Scomode verità

Scomode verità ***

Per raccontare il nuovo film di Mike Leigh che Lucky Red distribuisce finalmente quasi un anno dopo la sua prima al Festival di Toronto a settembre 2024, bisognerebbe forse partire dal titolo, Hard Truths, in italiano Scomode verità.

Come spesso accade nel cinema del regista inglese, il titolo è una promessa semplice ed essenziale, destinata a (non) avverarsi: Belle speranze, Dolce è la vita, Segreti e bugie, Naked, Career Girls.

Anche questa volta accade la stessa cosa: il film è certamente scomodo, urticante, ma le sue verità rimangono nascoste, figlie di una realtà familiare compromessa e impossibile.

Dopo il dittico d’epoca Turner e Peterloo, Leigh torna ad immaginare un viaggio sentimentale all’interno della piccola borghesia, che scardina convenzioni e sicurezze, lasciandoci attoniti ed esausti, come Pansy e Curtley, marito e moglie, estranei nella propria casa, in una mattina qualunque quando ciascuno ha più bisogno dell’altro.

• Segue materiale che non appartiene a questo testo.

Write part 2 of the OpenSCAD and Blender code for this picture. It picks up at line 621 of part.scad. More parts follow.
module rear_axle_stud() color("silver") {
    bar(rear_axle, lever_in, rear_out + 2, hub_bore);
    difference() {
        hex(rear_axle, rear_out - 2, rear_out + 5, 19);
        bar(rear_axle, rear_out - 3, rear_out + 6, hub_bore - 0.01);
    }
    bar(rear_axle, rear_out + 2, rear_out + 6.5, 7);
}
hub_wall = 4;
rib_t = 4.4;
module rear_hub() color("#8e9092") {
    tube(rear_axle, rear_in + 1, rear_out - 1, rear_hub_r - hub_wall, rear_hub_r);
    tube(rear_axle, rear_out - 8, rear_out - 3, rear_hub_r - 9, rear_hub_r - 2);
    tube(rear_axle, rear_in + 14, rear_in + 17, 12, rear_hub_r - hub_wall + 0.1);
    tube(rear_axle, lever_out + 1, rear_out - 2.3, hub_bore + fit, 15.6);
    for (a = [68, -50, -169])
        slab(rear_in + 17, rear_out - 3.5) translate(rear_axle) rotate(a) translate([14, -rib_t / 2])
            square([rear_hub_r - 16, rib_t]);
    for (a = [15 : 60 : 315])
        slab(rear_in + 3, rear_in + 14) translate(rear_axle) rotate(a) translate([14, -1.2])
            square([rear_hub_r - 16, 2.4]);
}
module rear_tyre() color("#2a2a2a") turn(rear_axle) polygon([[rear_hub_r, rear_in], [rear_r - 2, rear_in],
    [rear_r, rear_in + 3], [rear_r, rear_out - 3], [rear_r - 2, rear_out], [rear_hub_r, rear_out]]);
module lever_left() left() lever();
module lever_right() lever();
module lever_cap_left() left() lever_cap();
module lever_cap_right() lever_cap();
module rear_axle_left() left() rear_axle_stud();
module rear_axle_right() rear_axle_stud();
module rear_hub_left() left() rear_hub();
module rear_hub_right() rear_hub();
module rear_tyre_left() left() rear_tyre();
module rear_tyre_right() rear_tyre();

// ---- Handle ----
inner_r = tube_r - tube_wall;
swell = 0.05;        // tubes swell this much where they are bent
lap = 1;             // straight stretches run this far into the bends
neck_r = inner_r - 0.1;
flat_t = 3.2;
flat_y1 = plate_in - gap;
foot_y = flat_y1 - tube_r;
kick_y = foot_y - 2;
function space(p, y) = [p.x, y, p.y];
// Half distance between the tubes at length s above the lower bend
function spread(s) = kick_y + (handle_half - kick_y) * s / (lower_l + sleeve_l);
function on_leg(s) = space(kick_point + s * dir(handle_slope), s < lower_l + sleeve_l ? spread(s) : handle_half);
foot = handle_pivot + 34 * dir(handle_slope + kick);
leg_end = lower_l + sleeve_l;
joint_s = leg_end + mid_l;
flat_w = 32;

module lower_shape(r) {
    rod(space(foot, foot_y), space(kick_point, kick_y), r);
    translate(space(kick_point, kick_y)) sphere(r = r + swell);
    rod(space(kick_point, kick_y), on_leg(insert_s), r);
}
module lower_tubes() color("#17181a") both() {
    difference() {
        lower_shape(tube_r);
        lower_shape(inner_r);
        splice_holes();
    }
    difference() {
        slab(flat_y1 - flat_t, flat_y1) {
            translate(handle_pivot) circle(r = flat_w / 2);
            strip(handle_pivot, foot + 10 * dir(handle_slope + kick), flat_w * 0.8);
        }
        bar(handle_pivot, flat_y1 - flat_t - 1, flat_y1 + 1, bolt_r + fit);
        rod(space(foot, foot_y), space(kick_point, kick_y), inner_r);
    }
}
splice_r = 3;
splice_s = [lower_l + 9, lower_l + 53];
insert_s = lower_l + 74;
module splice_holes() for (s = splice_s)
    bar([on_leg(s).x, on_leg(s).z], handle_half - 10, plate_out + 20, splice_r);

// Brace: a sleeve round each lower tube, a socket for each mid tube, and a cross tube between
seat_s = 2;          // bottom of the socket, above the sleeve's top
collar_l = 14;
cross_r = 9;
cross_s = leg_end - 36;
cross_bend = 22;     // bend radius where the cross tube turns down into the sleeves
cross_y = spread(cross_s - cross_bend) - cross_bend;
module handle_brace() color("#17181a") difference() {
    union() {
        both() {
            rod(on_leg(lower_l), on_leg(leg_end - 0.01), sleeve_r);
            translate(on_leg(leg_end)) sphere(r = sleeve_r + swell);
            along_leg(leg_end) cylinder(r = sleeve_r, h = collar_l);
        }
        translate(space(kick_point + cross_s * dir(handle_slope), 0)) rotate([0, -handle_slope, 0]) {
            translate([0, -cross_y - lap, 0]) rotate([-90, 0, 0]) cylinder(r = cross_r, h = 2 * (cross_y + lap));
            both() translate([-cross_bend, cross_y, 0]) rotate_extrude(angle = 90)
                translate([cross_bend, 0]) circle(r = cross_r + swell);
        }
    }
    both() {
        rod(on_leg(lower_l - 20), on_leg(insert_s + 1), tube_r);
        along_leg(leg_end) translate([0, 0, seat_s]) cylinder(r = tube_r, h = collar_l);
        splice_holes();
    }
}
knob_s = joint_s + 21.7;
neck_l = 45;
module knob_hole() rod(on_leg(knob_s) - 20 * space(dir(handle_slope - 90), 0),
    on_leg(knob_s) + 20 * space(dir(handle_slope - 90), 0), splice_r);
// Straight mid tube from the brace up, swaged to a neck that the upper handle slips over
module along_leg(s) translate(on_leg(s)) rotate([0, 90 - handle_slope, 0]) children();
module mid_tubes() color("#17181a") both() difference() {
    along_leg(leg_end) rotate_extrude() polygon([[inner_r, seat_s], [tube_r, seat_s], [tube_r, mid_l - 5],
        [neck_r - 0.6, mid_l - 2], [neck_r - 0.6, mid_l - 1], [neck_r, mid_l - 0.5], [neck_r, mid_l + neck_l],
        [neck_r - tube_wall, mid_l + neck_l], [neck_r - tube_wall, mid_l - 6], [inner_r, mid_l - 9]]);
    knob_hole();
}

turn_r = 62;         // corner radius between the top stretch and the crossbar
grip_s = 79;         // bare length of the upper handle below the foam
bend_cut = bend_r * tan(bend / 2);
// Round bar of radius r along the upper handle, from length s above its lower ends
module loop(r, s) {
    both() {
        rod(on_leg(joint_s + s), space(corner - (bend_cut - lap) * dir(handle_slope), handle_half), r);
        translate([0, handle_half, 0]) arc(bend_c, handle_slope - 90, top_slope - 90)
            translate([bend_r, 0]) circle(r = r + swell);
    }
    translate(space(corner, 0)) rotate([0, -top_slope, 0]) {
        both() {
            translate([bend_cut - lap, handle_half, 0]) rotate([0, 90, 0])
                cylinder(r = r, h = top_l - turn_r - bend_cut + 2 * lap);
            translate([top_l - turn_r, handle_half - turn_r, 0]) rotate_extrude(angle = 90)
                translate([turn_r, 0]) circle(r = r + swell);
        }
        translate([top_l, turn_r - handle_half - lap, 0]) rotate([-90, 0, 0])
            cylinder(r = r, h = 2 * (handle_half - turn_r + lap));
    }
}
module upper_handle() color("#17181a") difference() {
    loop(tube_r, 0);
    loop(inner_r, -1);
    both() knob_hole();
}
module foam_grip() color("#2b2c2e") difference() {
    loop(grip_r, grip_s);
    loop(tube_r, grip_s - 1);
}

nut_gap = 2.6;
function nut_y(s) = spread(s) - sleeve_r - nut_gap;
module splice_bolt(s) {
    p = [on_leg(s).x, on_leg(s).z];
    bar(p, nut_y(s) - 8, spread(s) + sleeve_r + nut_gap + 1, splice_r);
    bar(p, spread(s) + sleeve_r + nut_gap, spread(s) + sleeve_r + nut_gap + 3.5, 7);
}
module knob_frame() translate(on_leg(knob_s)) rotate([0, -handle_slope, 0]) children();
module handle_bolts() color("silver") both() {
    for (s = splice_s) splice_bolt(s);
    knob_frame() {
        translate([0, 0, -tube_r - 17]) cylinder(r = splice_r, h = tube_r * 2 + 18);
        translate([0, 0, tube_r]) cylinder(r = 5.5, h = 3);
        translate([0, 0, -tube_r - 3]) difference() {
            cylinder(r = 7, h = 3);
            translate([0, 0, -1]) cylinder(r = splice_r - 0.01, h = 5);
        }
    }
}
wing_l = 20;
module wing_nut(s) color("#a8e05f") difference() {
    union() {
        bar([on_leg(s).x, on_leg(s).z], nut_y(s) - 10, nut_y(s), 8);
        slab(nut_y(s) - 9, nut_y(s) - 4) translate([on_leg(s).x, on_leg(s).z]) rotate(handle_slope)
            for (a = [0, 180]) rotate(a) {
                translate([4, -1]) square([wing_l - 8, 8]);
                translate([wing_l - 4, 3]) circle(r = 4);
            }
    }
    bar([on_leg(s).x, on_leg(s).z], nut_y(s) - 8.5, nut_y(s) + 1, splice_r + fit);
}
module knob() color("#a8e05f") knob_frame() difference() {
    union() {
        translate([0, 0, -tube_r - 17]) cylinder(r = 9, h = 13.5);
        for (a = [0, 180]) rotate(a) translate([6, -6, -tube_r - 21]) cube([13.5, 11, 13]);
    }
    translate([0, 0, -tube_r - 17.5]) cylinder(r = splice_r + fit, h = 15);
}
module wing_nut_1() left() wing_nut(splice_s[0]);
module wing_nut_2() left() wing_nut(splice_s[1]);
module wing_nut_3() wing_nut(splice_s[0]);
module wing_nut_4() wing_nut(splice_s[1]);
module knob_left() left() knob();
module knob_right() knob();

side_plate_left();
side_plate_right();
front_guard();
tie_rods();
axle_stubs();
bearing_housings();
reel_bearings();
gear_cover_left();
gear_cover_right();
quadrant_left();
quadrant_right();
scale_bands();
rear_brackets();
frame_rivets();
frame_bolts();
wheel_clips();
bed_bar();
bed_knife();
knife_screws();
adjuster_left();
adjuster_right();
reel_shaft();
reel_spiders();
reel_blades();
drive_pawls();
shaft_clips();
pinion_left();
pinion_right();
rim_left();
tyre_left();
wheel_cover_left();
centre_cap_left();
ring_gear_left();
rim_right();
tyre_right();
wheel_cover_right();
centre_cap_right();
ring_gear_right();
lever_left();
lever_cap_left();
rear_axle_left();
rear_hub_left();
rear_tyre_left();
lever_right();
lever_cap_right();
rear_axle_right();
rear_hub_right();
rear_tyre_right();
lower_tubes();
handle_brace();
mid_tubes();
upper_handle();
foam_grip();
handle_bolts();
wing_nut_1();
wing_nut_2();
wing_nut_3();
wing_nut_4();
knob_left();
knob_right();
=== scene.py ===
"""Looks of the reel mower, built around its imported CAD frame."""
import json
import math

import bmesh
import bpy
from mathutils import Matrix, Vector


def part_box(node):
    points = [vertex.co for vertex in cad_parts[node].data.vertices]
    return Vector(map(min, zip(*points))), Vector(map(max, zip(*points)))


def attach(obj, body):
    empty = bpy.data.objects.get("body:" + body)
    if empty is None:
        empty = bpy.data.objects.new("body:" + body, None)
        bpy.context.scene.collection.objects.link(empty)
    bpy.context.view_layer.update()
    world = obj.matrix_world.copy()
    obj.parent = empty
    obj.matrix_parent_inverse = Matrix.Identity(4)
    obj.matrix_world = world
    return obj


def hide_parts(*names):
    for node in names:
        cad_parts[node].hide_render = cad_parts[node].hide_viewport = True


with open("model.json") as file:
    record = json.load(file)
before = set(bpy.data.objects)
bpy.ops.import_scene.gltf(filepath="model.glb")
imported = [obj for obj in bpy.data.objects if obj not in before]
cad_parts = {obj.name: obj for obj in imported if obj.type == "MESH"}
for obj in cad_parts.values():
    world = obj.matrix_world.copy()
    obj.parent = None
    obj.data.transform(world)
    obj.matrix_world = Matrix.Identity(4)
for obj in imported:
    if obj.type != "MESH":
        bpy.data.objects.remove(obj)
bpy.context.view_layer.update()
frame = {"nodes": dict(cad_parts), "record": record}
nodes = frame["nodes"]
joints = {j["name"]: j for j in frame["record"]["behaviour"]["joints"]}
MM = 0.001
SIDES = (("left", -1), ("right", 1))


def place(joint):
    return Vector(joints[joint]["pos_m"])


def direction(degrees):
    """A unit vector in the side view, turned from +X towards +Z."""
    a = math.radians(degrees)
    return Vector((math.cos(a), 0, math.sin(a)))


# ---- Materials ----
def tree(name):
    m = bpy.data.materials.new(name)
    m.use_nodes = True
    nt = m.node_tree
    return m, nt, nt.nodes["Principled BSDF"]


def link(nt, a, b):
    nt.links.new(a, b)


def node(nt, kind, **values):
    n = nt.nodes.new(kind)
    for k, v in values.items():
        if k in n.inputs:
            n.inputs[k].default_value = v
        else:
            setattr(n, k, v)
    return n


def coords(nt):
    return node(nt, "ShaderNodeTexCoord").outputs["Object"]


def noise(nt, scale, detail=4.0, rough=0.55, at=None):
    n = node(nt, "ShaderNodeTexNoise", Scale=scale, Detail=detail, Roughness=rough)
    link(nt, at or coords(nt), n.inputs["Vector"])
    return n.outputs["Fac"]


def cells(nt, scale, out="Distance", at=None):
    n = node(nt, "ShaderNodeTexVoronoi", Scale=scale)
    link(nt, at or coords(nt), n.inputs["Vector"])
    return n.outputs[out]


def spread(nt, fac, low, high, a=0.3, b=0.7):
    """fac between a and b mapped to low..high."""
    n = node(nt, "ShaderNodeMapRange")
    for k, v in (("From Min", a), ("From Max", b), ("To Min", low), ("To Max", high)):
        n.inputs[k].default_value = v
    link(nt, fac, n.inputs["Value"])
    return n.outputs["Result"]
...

Pansy è una casalinga sempre sul piede di guerra. Il film comincia con un urlo al suo risveglio e poi l’accompagna in lunghe giornate passate a pulire compulsivamente la sua casa-fortezza, insultando e minacciando brutalmente il marito Curtley, che ha una piccola impresa edile e il corpulento figlio Moses, ormai adulto, che passa le sue giornate con le cuffie sempre in testa, forse per non dover sentire i continui rimproveri di cui è oggetto, da parte dell’insopportabile madre.

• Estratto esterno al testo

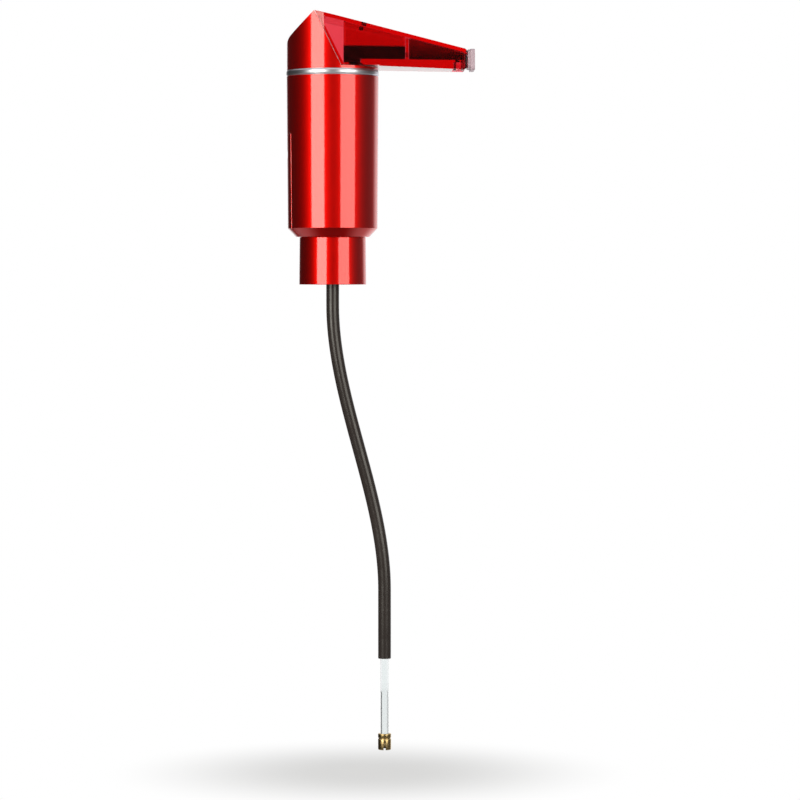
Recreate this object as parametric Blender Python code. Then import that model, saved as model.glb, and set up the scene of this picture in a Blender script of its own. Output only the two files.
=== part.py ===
"""Electric wine aerator that stands on the neck of a bottle.

An air pump in the housing presses air into the bottle, and wine climbs the dip tube, crosses
the spout, where it is aerated, and leaves by the nozzle. Run it with
blender --background --python part.py, or from the text editor. Metres, +Z up. The origin is
the centre of the bottle's mouth, on the plane that the bottle's lip touches, and +X runs
along the spout.
"""

from math import acos, atan2, cos, hypot, pi, radians, sin, sqrt, tan

import bmesh
import bpy
from mathutils import Matrix, Vector

# Fits
GAP = 0.0003                    # between pieces that touch
SLIDE_GAP = 0.0004              # round a piece that slides
OVERRUN = 0.002                 # how far a cutter runs past what it cuts

# Neck collar, which slips over the bottle's neck
COLLAR_DEPTH = 0.0238
NECK_ROOM = 0.0077              # for the bottle's wall, between the plug and the collar
COLLAR_TAPER = 0.00025          # how much wider the collar is at its bottom
COLLAR_WALL = 0.0015
COLLAR_PLATE = 0.0011
GASKET_THICKNESS = 0.0006
COLLAR_BOSS_RADIUS = 0.0024
COLLAR_BOSS_HEIGHT = 0.0015
COLLAR_SCREW_INSET = 0.0042     # from the collar's outside to its screws
COLLAR_SCREWS = 2

# Stopper plug and the tubes that pass through it
PLUG_RADIUS = 0.0090
PLUG_DEPTH = 0.0160
PLUG_RIB = 0.0004
PLUG_RIB_PITCH = 0.0040
PLUG_RIBS = 3
PLUG_CHAMFER = 0.0010
STEM_RADIUS = 0.0024
STEM_BORE = 0.0015
STEM_DEPTH = 0.0260
STEM_FLANGE_RADIUS = 0.0038
STEM_FLANGE_HEIGHT = 0.0010
VENT_X = -0.0056
VENT_RADIUS = 0.0012
VENT_BORE = 0.0006
VENT_DEPTH = 0.0190

# Body shell
LEDGE_WIDTH = 0.0019            # the step from the collar out to the body's foot
CHAMFER_HEIGHT = 0.0047
BODY_LOW_RADIUS = 0.02465
BODY_TAPER = 0.0006             # how much wider the body is at its top
BODY_OVER_PUMP = 0.0038         # how far the body's top stands over the pump's foot
BODY_WALL = 0.0015
BODY_FLOOR = 0.0025
FLOOR_HOLE_RADIUS = 0.0076

# Battery door in the back of the body
DOOR_HALF_WIDTH = 0.01045
DOOR_FOOT_GAP = 0.0006          # between the sliding door and the collar
DOOR_TAB_HALF_WIDTH = 0.0040
DOOR_TAB_RISE = 0.0024
DOOR_TAB_THICKNESS = 0.0014
DOOR_TAB_ROOT = 0.0034
DIMPLE_HEIGHT_SHARE = 0.80
DIMPLE_HALF_WIDTH = 0.0050
DIMPLE_HALF_HEIGHT = 0.0030
DIMPLE_DEPTH = 0.0007

# Cells and their holder
CELL_RADIUS = 0.00525
CELL_LENGTH = 0.0445
CELL_NUB_RADIUS = 0.0027
CELL_NUB_HEIGHT = 0.0010
CELL_SPACE = 0.0001             # half of the space between two cells
CELL_TO_WALL = 0.0021
HOLDER_WALL = 0.0010
HOLDER_FOOT_RADIUS = 0.0016
CONTACT_THICKNESS = 0.0004
CONTACT_HALF_WIDTH = 0.0036
SPRING_HEIGHT = 0.0016
SPRING_FOOT_RADIUS = 0.0032
SPRING_TIP_RADIUS = 0.0022

# Manifold under the holder, which turns the wine and the air
MANIFOLD_HEIGHT = 0.0032
MANIFOLD_HALF_WIDTH = 0.0036
MANIFOLD_EDGE = 0.0022          # plastic round each port
WINE_CHANNEL_HEIGHT = 0.0014
AIR_CHANNEL_HEIGHT = 0.0010
AIR_PORT_Y = 0.0150

# Wine riser
RISER_RADIUS = 0.0026
RISER_BORE = 0.0016
RISER_X = 0.0112
NIPPLE_HEIGHT = 0.0036          # how far the riser stands out of the head

# Tray, motor and pump
TRAY_THICKNESS = 0.0015
CRADLE_HEIGHT = 0.0052
CRADLE_WALL = 0.0012
TRAY_BOSS_Y = 0.0085
TRAY_BOSS_RADIUS = 0.0020
TRAY_BOSS_DEPTH = 0.0080
MOTOR_TO_WALL = 0.0039
MOTOR_RADIUS = 0.0100
MOTOR_HALF_FLAT = 0.00755
MOTOR_LENGTH = 0.0250
TERMINAL_LENGTH = 0.0018
TERMINAL_WIDTH = 0.0022
TERMINAL_THICKNESS = 0.0008
TERMINAL_Y = 0.0030
SHAFT_RADIUS = 0.00075
SHAFT_IN_MOTOR = 0.0060
ECCENTRIC_RADIUS = 0.0026
ECCENTRIC_THROW = 0.0007
ECCENTRIC_THICKNESS = 0.0030
PUMP_FLOOR = 0.0015
PUMP_WALL = 0.0012
PUMP_CAVITY_HEIGHT = 0.0080
PUMP_AXIS_HEIGHT = 0.0028       # above the floor of the pump housing
YOKE_THICKNESS = 0.0020
YOKE_BAR = 0.0010
YOKE_TRAVEL = 0.0006
ROD_RADIUS = 0.0010
DIAPHRAGM_RADIUS = 0.0033
DIAPHRAGM_THICKNESS = 0.0012
COVER_THICKNESS = 0.0020
COVER_HALF_WIDTH = 0.0060
BARB_RADIUS = 0.0009
BARB_LENGTH = 0.0035

# Air hose and check valve
HOSE_RADIUS = 0.0016
VALVE_RADIUS = 0.0029
VALVE_LENGTH = 0.0100
VALVE_CONE = 0.0020
VALVE_HEIGHT_SHARE = 0.55       # of the way up the holder
HOSE_BEND_SHARES = [(0, 0.60), (0.17, 0.74), (0.70, 0.87), (1, 0.96)]   # across to the pump, and up

# Screws
SCREW_RADIUS = 0.0008
SCREW_HEAD_RADIUS = 0.0018
SCREW_HEAD_HEIGHT = 0.0012

# Chrome ring
RING_HEIGHT = 0.0029
RING_PROUD = 0.0001
RING_EDGE = 0.0003
SPIGOT_DEPTH = 0.0035
SPIGOT_WALL = 0.0013

# Head
HEAD_SET_IN = 0.00015           # from the body's top radius
HEAD_WALL = 0.0016
HEAD_LIP = 0.00145              # thickness of the plate under the spout
HEAD_HEIGHT = 0.0313
APEX_SHARE = 0.40               # of the head's radius, behind its middle
CUT_FOOT_SHARE = 0.18           # of the head's radius, where the slanted front meets the plate
BACK_ANGLE = radians(45)
BACK_FILLET = 0.0080
SKIRT_WALL = 0.0012
SKIRT_DEPTH = 0.0050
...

Ma Pansy è ancor più ingestibile quando si avventura fuori di casa, in un negozio per scegliere un nuovo divano o in uno studio medico o dal dentista: aggressiva, misogina, manipolatrice, affetta da fobie incomprensibili, incontrarla vuol dire passare un pessimo quarto d’ora.

E’ evidentemente una donna profondamente depressa, delusa dalla vita, incapace di relazionarsi in modo civile con gli altri, respingente e umorale in modo patologico.

Solo che nessuno sembra avere la forza di dirglielo o di capirla, tranne la sorella Chantelle, una parrucchiera che ha cresciuto da sola due figlie e che sembra avere un altro carattere e un’altra umanità rispetto a Pansy.

Passano tutti assieme la festa della mamma, portando dei fiori sulla tomba della loro genitrice, ma è proprio in quella occasione che la crisi tra Pansy, Moses e Curtley esplode in tutta la sua evidenza, nel silenzio che è ormai l’unico modo per stare assieme.

Il film di Leigh è il ritratto di un personaggio insostenibile, che rende impossibile qualsiasi identificazione. Completamente egoriferito, incapace di accettare persino l’aiuto e l’attenzione che tutti le riservano, chiuso in un dolore incomprensibile e muto, eppure capace di trasformarsi in un’aggressività ingestibile e persino comica, nelle sue derive extrafamiliari.

Il solito sguardo comprensivo e compassionevole di Leigh questa volta si posa a lungo su una donna il cui dolore è così profondo e radicale da escludere qualsiasi possibilità di redenzione.

Marianne Jean-Baptiste già in Segreti e bugie, costruisce una sorta di villain irrefrenabile, odioso e respingente, fino a quando non sembra crollare definitivamente sotto il peso delle sue malinconie. La sua interpretazione è sublime nella sua durezza e nel suo tentativo di evitare qualsiasi forma di coinvolgimento emotivo da parte di chi guarda.

Come potete immaginare Scomode verità è un film che non concede nulla, che rifiuta l’identificazione positiva, se non con il bellissimo ruolo della sorella Chantelle, in cui ritorna Michele Austin, che pure era già in Segreti e bugie.

In questo dramma tutto privato, Leigh si ritaglia un paio di scene di ordinaria stupidità lavorativa con le figlie di Chantelle, che sembrano incrinare anche il contesto familiare più sereno e giocoso della sorella.

La sua scrittura è come sempre affilatissima e basterebbe osservare la delicatezza con cui tratteggia la parabola di Moses, per comprendere che la scontrosità della sua protagonista non ha intaccato l’umanità profonda con cui Leigh guarda ai suoi personaggi.

Il finale stesso non può che rimanere sospeso, interrotto, forse aprendo solo per Moses una piccola via d’uscita, ma precipitando gli altri nella più desolante presa di coscienza di un tragico impasse familiare.

Leigh non ha risposte semplici e questo suo film pensato prima del COVID, ma girato solo tre anni dopo e respinto sia da Cannes sia da Venezia per motivi che appaiono incomprensibili, resta uno schiaffo che lascia le guance arrossate e la mente confusa, di fronte alla catastrofe familiare e personale che racconta.